Task statement: The lines to be extracted run from the start of the listing through the line containing "head = head_place(tree)"; copy them exactly and nothing else.
>>>
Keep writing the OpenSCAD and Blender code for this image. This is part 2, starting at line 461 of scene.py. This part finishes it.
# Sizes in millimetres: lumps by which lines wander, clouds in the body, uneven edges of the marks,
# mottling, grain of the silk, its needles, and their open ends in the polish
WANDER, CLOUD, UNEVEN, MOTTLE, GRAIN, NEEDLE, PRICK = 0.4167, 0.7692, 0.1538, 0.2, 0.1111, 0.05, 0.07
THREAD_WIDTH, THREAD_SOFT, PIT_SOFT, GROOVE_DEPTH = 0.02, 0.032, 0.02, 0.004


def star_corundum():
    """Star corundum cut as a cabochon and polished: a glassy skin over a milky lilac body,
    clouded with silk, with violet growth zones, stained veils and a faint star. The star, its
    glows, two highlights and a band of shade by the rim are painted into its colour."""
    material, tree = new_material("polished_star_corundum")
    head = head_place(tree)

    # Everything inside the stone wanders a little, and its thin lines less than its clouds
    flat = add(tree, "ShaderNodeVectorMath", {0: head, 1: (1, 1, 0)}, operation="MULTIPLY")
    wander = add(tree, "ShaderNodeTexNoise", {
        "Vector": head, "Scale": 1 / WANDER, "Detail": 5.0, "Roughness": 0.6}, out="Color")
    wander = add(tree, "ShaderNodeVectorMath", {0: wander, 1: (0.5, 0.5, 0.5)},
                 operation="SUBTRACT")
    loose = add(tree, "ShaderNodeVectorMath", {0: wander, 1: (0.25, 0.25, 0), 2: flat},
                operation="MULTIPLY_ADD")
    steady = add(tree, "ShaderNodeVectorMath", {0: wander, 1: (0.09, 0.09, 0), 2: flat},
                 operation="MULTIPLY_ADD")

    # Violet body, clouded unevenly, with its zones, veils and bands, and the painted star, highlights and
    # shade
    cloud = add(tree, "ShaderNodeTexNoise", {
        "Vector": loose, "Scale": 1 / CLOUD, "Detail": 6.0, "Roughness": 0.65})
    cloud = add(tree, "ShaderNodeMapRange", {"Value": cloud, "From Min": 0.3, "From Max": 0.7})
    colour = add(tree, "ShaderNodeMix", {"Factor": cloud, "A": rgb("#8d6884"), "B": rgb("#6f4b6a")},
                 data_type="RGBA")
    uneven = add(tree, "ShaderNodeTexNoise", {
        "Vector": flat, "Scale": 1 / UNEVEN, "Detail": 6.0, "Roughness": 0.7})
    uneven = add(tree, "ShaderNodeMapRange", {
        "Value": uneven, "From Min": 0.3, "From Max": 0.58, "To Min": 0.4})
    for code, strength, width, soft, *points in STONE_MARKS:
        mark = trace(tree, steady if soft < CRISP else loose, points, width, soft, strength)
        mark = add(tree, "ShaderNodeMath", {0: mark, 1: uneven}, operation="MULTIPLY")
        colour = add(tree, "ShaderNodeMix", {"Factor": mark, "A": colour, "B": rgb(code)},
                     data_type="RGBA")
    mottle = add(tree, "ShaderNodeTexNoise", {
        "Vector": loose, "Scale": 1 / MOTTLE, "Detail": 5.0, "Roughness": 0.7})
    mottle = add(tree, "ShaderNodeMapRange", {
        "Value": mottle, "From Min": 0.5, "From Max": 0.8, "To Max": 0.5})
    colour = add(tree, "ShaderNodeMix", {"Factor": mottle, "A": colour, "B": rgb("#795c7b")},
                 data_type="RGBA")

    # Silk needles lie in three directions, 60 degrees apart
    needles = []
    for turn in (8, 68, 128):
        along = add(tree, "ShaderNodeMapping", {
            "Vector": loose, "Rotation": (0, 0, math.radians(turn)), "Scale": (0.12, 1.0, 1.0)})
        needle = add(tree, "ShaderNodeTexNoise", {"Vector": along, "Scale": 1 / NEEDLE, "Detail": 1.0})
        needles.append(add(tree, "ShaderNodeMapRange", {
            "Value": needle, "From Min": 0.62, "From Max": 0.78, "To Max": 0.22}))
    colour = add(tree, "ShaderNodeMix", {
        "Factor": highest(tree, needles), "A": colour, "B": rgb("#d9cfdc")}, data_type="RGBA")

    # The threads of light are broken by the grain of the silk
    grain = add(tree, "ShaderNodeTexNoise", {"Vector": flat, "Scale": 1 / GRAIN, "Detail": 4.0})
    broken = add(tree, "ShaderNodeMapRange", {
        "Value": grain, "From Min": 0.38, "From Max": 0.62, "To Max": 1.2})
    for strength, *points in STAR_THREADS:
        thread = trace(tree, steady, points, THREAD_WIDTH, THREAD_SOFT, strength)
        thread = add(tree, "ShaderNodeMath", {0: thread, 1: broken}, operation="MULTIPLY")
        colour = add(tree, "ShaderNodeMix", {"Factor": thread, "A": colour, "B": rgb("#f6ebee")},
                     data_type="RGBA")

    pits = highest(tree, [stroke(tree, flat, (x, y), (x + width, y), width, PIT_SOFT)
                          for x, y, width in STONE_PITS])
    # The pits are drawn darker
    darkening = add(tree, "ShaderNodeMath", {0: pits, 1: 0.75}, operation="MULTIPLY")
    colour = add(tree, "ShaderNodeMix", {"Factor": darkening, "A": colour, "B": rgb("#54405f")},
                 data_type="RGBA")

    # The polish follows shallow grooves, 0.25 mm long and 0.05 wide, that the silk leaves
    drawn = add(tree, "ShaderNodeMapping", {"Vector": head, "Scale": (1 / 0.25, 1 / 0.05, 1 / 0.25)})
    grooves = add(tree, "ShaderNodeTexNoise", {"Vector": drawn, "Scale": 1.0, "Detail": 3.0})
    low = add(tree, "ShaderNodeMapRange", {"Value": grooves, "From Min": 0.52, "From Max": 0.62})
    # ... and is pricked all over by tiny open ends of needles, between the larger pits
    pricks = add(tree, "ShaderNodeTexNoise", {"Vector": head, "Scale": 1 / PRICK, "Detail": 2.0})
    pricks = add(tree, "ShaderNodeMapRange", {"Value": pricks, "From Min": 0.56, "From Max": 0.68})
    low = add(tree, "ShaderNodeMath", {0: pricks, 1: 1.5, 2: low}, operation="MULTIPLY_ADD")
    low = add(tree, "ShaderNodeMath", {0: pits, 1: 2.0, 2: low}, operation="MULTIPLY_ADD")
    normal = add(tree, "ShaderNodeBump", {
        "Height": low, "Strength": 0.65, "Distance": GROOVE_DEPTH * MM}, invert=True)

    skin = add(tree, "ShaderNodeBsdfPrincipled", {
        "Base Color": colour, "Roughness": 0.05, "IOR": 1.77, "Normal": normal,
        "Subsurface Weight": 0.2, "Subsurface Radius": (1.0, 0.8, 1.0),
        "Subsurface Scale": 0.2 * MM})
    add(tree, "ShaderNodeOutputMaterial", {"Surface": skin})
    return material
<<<
Response for this exercise:
Keep writing the OpenSCAD and Blender code for this image. This is part 2, starting at line 461 of scene.py. This part finishes it.
# Sizes in millimetres: lumps by which lines wander, clouds in the body, uneven edges of the marks,
# mottling, grain of the silk, its needles, and their open ends in the polish
WANDER, CLOUD, UNEVEN, MOTTLE, GRAIN, NEEDLE, PRICK = 0.4167, 0.7692, 0.1538, 0.2, 0.1111, 0.05, 0.07
THREAD_WIDTH, THREAD_SOFT, PIT_SOFT, GROOVE_DEPTH = 0.02, 0.032, 0.02, 0.004


def star_corundum():
    """Star corundum cut as a cabochon and polished: a glassy skin over a milky lilac body,
    clouded with silk, with violet growth zones, stained veils and a faint star. The star, its
    glows, two highlights and a band of shade by the rim are painted into its colour."""
    material, tree = new_material("polished_star_corundum")
    head = head_place(tree)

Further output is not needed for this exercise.